Use glands compatible with jacket chemistry to maintain seals and strain relief.
Avoid overheating during termination — some elastomers are sensitive to heat from potting or soldering.
Proper handling often doubles useful life compared with ad hoc routing.
A simple inspection regime keeps cables predictable:
Daily visual checks for cuts, flattening or exposed conductors.
Weekly spot checks on high-wear areas and sacrificial sleeves.
Monthly insulation resistance trending at terminations to detect moisture ingress or damage.
Retire reels based on measured cycles or wear depth rather than calendar time.
Track performance by reel lot to identify manufacturing issues and start warranty claims quickly.
Good record-keeping lets you turn vendor claims into measurable reality over the cable’s lifecycle.
Flexible elastomer cable often serves power and control circuits. Ensure:
Properly sized protective devices and earth-fault protection.

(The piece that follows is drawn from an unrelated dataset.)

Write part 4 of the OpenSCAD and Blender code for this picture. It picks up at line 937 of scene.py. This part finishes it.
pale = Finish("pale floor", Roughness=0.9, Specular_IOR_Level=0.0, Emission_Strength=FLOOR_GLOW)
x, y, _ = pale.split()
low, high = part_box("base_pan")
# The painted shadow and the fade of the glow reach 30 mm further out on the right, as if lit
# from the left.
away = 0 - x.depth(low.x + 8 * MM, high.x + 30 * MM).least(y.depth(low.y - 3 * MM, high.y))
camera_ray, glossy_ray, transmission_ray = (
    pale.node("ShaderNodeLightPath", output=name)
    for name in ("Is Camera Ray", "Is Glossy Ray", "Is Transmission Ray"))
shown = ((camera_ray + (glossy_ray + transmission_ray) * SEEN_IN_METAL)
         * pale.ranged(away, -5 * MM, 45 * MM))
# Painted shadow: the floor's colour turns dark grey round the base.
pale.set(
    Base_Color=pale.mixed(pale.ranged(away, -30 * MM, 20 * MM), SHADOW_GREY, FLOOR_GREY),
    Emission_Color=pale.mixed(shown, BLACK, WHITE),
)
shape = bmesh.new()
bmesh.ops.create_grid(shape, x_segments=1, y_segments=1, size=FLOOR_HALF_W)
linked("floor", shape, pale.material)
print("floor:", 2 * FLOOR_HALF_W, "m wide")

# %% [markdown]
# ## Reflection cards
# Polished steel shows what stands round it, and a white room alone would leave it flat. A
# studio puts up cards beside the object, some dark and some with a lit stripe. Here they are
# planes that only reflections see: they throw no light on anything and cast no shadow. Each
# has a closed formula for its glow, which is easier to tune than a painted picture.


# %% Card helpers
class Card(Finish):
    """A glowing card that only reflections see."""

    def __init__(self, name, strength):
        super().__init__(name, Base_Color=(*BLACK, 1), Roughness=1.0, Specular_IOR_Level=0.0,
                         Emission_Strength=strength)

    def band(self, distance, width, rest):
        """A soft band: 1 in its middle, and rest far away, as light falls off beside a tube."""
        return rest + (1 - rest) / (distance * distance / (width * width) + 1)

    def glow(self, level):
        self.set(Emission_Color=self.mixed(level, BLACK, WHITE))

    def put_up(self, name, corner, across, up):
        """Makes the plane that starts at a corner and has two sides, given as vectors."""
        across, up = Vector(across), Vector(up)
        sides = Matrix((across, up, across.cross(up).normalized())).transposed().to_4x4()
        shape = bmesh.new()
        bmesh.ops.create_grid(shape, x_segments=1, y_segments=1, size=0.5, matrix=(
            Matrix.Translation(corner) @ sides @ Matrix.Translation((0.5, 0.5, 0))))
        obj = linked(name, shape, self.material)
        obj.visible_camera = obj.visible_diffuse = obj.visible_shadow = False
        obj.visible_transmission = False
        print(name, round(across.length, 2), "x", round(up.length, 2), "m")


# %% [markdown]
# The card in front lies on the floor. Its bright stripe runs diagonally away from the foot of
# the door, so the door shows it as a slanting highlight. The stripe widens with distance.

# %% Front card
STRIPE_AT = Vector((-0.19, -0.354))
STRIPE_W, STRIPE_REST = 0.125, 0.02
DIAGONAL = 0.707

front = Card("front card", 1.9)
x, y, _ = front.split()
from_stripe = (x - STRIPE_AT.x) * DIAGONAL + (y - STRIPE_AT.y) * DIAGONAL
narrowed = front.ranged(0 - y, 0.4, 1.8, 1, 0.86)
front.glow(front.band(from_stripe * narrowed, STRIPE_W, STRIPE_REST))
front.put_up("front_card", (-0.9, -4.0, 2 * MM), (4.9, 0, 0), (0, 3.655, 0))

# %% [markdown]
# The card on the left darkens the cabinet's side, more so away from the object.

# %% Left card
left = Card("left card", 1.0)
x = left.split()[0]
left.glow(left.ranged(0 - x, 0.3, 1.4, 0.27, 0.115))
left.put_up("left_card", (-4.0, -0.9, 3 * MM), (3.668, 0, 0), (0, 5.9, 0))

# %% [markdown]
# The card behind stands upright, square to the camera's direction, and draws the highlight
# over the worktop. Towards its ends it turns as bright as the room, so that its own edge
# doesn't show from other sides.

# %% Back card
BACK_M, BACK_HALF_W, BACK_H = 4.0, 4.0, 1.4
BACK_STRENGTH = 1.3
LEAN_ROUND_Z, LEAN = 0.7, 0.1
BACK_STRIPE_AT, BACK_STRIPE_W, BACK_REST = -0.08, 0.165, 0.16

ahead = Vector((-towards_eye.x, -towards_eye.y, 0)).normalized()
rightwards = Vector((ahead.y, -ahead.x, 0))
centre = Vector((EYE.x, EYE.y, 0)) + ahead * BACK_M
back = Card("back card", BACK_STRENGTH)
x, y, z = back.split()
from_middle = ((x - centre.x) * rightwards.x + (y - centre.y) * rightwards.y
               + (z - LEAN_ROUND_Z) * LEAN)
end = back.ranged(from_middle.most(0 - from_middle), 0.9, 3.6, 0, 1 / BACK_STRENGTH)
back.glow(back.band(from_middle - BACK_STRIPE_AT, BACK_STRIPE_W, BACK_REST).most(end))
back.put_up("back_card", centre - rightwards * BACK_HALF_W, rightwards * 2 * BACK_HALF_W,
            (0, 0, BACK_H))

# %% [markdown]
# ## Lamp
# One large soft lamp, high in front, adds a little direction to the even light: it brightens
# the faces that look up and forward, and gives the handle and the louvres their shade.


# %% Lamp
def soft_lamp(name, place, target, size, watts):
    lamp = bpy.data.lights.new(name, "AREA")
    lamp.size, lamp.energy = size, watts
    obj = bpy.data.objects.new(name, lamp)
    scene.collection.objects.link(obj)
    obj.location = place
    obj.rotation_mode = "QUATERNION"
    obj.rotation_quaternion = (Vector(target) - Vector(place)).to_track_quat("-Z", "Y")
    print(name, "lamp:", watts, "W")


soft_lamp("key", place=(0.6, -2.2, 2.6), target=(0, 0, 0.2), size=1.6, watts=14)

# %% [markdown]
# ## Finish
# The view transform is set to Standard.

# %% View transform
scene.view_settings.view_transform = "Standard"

Cable fire ratings (if run in escape routes) and any local regulatory requirements.
Compatibility of gland and potting materials with the jacket compound to avoid seal failures.
Document safety and acceptance criteria in the purchase order so compliance is verifiable.

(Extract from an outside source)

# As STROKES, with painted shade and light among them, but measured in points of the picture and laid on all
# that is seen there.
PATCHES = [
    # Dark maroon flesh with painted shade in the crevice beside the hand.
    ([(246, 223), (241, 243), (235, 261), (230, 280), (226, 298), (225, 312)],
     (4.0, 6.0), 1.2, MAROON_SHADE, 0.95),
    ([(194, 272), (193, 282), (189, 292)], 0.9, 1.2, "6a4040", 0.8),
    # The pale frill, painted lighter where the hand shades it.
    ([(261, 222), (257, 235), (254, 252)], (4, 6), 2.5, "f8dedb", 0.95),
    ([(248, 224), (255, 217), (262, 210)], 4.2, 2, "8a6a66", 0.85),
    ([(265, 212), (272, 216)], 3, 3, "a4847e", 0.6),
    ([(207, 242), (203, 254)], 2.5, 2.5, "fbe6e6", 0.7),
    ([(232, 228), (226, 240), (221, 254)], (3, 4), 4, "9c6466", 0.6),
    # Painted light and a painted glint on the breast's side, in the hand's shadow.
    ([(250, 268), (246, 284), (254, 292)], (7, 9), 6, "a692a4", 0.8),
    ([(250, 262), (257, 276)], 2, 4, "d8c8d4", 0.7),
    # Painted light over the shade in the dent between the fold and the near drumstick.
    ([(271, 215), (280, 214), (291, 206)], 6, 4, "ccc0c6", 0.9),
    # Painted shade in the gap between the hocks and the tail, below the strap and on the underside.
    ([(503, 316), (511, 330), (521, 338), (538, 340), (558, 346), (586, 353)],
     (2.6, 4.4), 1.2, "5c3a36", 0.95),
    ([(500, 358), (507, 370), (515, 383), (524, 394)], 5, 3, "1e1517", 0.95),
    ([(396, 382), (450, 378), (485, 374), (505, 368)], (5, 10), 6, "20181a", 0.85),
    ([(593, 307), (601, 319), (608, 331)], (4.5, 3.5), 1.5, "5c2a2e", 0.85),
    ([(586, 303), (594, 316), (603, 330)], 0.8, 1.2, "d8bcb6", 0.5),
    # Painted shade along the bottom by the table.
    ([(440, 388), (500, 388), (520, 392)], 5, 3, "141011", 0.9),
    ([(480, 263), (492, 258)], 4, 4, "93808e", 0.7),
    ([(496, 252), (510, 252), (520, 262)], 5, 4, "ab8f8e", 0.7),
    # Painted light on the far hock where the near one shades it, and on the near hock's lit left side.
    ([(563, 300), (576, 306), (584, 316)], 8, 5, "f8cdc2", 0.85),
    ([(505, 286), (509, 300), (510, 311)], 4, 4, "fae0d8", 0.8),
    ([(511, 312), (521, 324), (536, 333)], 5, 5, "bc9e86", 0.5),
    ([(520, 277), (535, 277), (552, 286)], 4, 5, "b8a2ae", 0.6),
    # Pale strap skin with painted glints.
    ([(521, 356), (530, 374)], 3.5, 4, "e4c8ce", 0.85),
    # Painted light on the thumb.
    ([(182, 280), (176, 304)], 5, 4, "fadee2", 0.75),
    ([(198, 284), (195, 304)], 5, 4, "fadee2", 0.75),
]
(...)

conductor mm² & strand count (class)
insulation compound & thickness + dielectric spec
jacket compound, min thickness, Taber abrasion and tear numbers
minimum bend radius (OD multiple) & recommended drum ID for reeling
flex/spooling cycles @ specified drum diameter (protocol & cycles)
oil/chemical compatibility and low-temperature flex tests
per-reel certificates (insulation resistance, hipot, mechanical tests) tied to reel lot
recommended glands/boots and protective sleeve options
lead time, MOQ, warranty and spare-reel policy
Paste this into vendor RFQs to get directly comparable, technical offers.
A flexible elastomer cable is an engineered tool for uptime: the right compound, conductor design and validated testing keep power and control lines flowing under motion, abuse and environmental stress. Specify measurable tests, insist on per-reel traceability, install with proven handling practices and maintain with simple inspections — then your cables will be assets, not recurring liabilities.